Information shown:
******

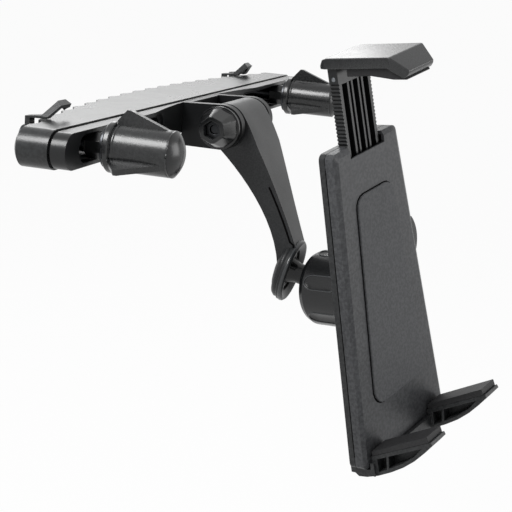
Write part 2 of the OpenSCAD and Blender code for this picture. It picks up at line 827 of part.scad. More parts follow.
module slider_rack() {
  n = floor((rack_top - rack_plain - rack_low) / tooth_pitch);
  color("#2a2b2d")
  holder_place()
    difference() {
      block([-rack_hw, rack_mid_y - rack_t / 2, rack_low], [rack_hw, rack_back_y, rack_top]);
      // Long grooves with four ribs between them
      for (g = [[-9.6, -5.9], [-4.5, -2.9], [-1.7, 1.7], [2.9, 4.5], [5.9, 9.6]])
        block([g[0], rack_mid_y - rack_t / 2 - 1, rack_low - 1],
              [g[1], rack_back_y - 1.4, rack_top - rack_plain]);
      for (s = [-1, 1], i = [0 : n - 1])
        translate([s * rack_hw, rack_mid_y, rack_low + 1.6 + i * tooth_pitch]) rotate([0, 45, 0])
          cube([tooth_d, 2 * rack_t, tooth_d], center = true);
      translate([0, rack_mid_y, rack_top - 4.6]) along_x(0.95, -60, 60);
    }
}

module top_jaw() {
  color("#3a3c3f")
  holder_place()
    intersection() {
      rotate([90, 0, 90]) linear_extrude(height = jaw_w, center = true)
        polygon([[back_y + 1.4, jaw_z], [back_y + 1.4, jaw_z + 1.6], [back_y - 0.2, jaw_z + jaw_t + 0.4],
                 [back_y - 2.6, jaw_z + jaw_t + 1], [fold_y, jaw_z + jaw_t + 1], [tip_y, jaw_z - 1.6],
                 [tip_y + 0.5, jaw_z - 3], [tip_y + 2.3, jaw_z - 4.7], [fold_y + 1.4, jaw_z]]);
      translate([0, 0, jaw_z - 20]) linear_extrude(height = 60)
        polygon([[-jaw_w / 2 + 1, back_y + 2], [jaw_w / 2 - 1, back_y + 2], [jaw_w / 2, back_y - 1],
                 [jaw_w / 2, fold_y], [jaw_tip_w / 2, tip_y], [-jaw_tip_w / 2, tip_y],
                 [-jaw_w / 2, fold_y], [-jaw_w / 2, back_y - 1]]);
    }
}

module top_jaw_liner() {
  color("#191919")
  holder_place()
    intersection() {
      rotate([90, 0, 90]) linear_extrude(height = jaw_w - 3, center = true)
        polygon([[face_y - 2.6, jaw_z], [face_y - 2.6, jaw_z - liner_t], [face_y - 14, jaw_z - liner_t + 0.2],
                 [tip_y + 1.8, jaw_z - liner_t - 2], [tip_y + 2.3, jaw_z - 4.7], [fold_y + 1.4, jaw_z]]);
      translate([0, 0, jaw_z - 20]) linear_extrude(height = 60)
        polygon([[-jaw_w / 2, 0], [jaw_w / 2, 0], [jaw_w / 2 - 1.5, fold_y], [jaw_tip_w / 2 - 1.5, tip_y],
                 [-jaw_tip_w / 2 + 1.5, tip_y], [-jaw_w / 2 + 1.5, fold_y]]);
    }
}

module jaw_pin() {
  color("#8d9093")
  holder_place()
    translate([0, rack_mid_y, rack_top - 4.6]) along_x(0.9, -rack_hw, rack_hw);
}

// Side outline of the bottom jaw's feet in the holder's Y-Z plane
module foot_outline() {
  z0 = -body_down;
  polygon([[back_y + 2.4, z0 + 3], [back_y + 0.3, z0 + 3.4], [back_y + 0.3, z0 - 0.3], [face_y - 0.3, z0 - 0.3],
           [face_y - 0.3, foot_top(face_y - 0.3)], [foot_tip_y, foot_top(foot_tip_y)],
           [foot_tip_y - 0.6, foot_top(foot_tip_y) - 1.4], [foot_tip_y + 3.6, z0 + foot_rise - 5.6],
           [back_y - 31, z0 + 7.6], [back_y - 25, z0 + 3.4], [back_y - 18, z0 - 0.4], [back_y - 11, z0 - 3.5],
           [back_y - 5, z0 - 5.3], [back_y - 0.6, z0 - 5.8], [back_y + 1.8, z0 - 3.8]]);
}

// Height of a foot's upper face at a distance along the face's normal
function foot_top(y) = foot_root - body_down + (foot_rise - foot_root) * (face_y - y) / (face_y - foot_tip_y);

// Outline of the pockets in a foot's sides
module foot_pocket() {
  z0 = -body_down;
  difference() {
    polygon([[face_y - 3.4, foot_top(face_y - 3.4) - 2], [foot_tip_y + 5, foot_top(foot_tip_y + 5) - 1.9],
             [back_y - 31, z0 + 9.6], [back_y - 25, z0 + 5.4], [back_y - 18, z0 + 1.6],
             [face_y - 3.4, z0 - 1.6]]);
    // Curved rib
    polygon([[face_y - 8.6, z0 - 4], [face_y - 7.4, z0 - 4], [face_y - 8, z0 + 2], [face_y - 8.6, z0 + 9],
             [face_y - 9.8, z0 + 9], [face_y - 9.2, z0 + 2]]);
  }
}

module bottom_jaw() {
  hw = half_w(-body_down);
  z0 = -body_down;
  color("#3a3c3f")
  holder_place() {
    for (s = [-1, 1])
      translate([s * foot_x, 0, 0]) rotate([90, 0, 90])
        difference() {
          linear_extrude(height = foot_w, center = true) foot_outline();
          for (k = [-1, 1]) translate([0, 0, k * (foot_web + foot_w) / 2])
            linear_extrude(height = foot_w, center = true) foot_pocket();
        }
    block([-hw + 3, face_y - 0.3 - eps, z0 - 3.3], [hw - 3, back_y + 0.3 + eps, z0 - 0.3]);
    block([-hw + 3, face_y - 2.3, z0 - 3.3], [hw - 3, face_y - 0.3, z0 + 3]);
    block([-hw + 3, back_y + 0.3, z0 - 3.3], [hw - 3, back_y + 2, z0 + 3]);
  }
}

module jaw_screws() {
  color("#8d9093")
  holder_place()
    for (s = [-1, 1]) translate([s * 10, (back_y + face_y) / 2, -body_down - 4.3])
      cylinder(r = 2.2, h = 1, $fn = 32);
}

module foot_pad(s) {
  color("#191919")
  holder_place()
    translate([s * foot_x, 0, 0]) rotate([90, 0, 90])
      linear_extrude(height = foot_w, center = true)
        polygon([[face_y - 1.2, foot_top(face_y - 1.2)], [face_y - 0.8, foot_top(face_y) + liner_t - 0.6],
                 [foot_tip_y + 1.6, foot_top(foot_tip_y) + liner_t - 1],
                 [foot_tip_y + 1, foot_top(foot_tip_y + 1)]]);
}

module release_button() {
  r = 14;
  color("#26272a")
  holder_place()
    intersection() {
      translate([half_w(button_z) + button_out - r, button_y, button_z]) rotate([90, 0, 0])
        cylinder(r = r, h = 3.2, center = true, $fn = 96);
      block([half_w(button_z) - 4.5, -60, button_z - button_l / 2], [60, 60, button_z + button_l / 2]);
    }
}

module pawl() {
  color("#3c3e41")
  holder_place()
    translate([0, lever_y, 0])
      difference() {
        rotate([90, 0, 0])
          linear_extrude(height = 3.2, center = true)
            polygon([[lever_x + 3.6, button_z - 3], [lever_x + 5.4, button_z - 3], [push_x, button_z - 2],
                     [push_x, button_z + 2], [lever_x + 5.8, lever_pin_z - 3],
                     [lever_x + 5.8, lever_pin_z + 2], [lever_x + 5, lever_pin_z + 10],
                     [lever_x, lever_pin_z + 10.6], [lever_x, lever_pin_z + 9.4],
                     [lever_x + 2.4, lever_pin_z + 7.6]]);
        translate([lever_x + 4, 0, lever_pin_z]) along_y(1 + run_gap, -10, 10);
      }
}

module pawl_pin() {
  color("#9a9da0")
  holder_place()
    translate([lever_x + 4, 0, lever_pin_z]) along_y(1, face_y + shell_wall, back_y - shell_wall);
}

module release_spring() {
  color("#b0b3b6")
  holder_place()
    translate([0, button_y, button_z - 7])
      along_x(1.3, lever_x + 5.8 + button_travel, half_w(button_z) - 4.5);
}

rear_channel();
front_plate();
bar_screws();
guide_block(left_x);  // left_guide_block
claw(left_x, 1);  // left_claw
claw_pad(left_x, 1);  // left_claw_pad
clamp_bolt(left_x);  // left_clamp_bolt
clamp_washer(left_x);  // left_washer
knob(left_x);  // left_knob
knob_nut(left_x);  // left_knob_nut
knob_cap(left_x);  // left_knob_cap
guide_block(right_x);  // right_guide_block
claw(right_x, -1);  // right_claw
claw_pad(right_x, -1);  // right_claw_pad
clamp_bolt(right_x);  // right_clamp_bolt
clamp_washer(right_x);  // right_washer
knob(right_x);  // right_knob
knob_nut(right_x);  // right_knob_nut
knob_cap(right_x);  // right_knob_cap
pivot_bracket();
bracket_screws();
pivot_bolt();
friction_washers();
pivot_cap();
pivot_nut();
arm();
ball_stud();
stud_screw();
ball_liner();
ball_collet();
socket();
lock_ring();
back_shell();
front_shell();
shell_screws();
face_pad();
slider_rack();
top_jaw();
top_jaw_liner();
jaw_pin();
bottom_jaw();
jaw_screws();
foot_pad(-1);  // left_foot_pad
foot_pad(1);  // right_foot_pad
release_button();
pawl();
release_spring();
pawl_pin();
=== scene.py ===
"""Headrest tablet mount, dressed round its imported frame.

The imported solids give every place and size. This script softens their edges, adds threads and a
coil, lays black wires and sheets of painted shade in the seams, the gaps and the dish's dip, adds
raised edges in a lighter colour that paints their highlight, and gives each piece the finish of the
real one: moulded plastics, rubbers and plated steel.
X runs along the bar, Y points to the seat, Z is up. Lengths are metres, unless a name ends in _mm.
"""
import json
import logging
import math
from dataclasses import dataclass, field
from enum import Enum
from typing import Sequence

import bmesh
import bpy
from mathutils import Matrix, Vector
from mathutils.bvhtree import BVHTree

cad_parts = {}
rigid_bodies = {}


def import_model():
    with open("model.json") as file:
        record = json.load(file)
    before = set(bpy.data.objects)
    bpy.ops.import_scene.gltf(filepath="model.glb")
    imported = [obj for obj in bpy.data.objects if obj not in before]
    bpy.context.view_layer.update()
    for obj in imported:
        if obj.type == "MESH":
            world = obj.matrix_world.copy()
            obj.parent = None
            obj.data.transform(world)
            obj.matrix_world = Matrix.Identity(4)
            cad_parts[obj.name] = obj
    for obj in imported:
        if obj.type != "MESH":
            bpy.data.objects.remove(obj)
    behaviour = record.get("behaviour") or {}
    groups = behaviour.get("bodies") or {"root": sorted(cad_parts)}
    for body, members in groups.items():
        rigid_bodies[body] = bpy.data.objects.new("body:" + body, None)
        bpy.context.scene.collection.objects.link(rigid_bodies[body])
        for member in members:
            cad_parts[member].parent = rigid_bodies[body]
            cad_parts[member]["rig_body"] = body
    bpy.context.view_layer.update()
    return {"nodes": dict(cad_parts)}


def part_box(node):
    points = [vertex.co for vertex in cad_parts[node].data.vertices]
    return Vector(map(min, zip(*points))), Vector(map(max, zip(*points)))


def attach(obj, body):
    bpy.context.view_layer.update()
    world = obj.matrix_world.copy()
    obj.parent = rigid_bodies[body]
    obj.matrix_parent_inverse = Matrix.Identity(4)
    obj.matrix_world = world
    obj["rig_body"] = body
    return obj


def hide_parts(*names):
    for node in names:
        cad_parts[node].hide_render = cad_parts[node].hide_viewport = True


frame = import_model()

LOG = logging.getLogger("tablet_mount")
MM = 0.001
# Points nearer to each other than this are one
MERGE = 2e-6
# Faces that turn less than this are one flat face
FLAT_DEG = 0.4
# Rays start this far out, past every piece
FAR = 0.1


# ---------------------------------------------------------------- colour and nodes

def linear(code: str) -> tuple[float, float, float, float]:
    """Turns an sRGB hex colour into linear values.

    Args:
        code: colour as "#rrggbb".

    Returns:
        Red, green, blue and an alpha of 1.
    """
    parts = [int(code[i:i + 2], 16) / 255 for i in (1, 3, 5)]
    rgb = [c / 12.92 if c <= 0.04045 else ((c + 0.055) / 1.055) ** 2.4 for c in parts]
    return (rgb[0], rgb[1], rgb[2], 1.0)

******

Copy exactly the lines from the line with "points = [vertex.co" up to and including the line with "for node in", and no other lines.

Worked answer:
    points = [vertex.co for vertex in cad_parts[node].data.vertices]
    return Vector(map(min, zip(*points))), Vector(map(max, zip(*points)))


def attach(obj, body):
    bpy.context.view_layer.update()
    world = obj.matrix_world.copy()
    obj.parent = rigid_bodies[body]
    obj.matrix_parent_inverse = Matrix.Identity(4)
    obj.matrix_world = world
    obj["rig_body"] = body
    return obj


def hide_parts(*names):
    for node in names:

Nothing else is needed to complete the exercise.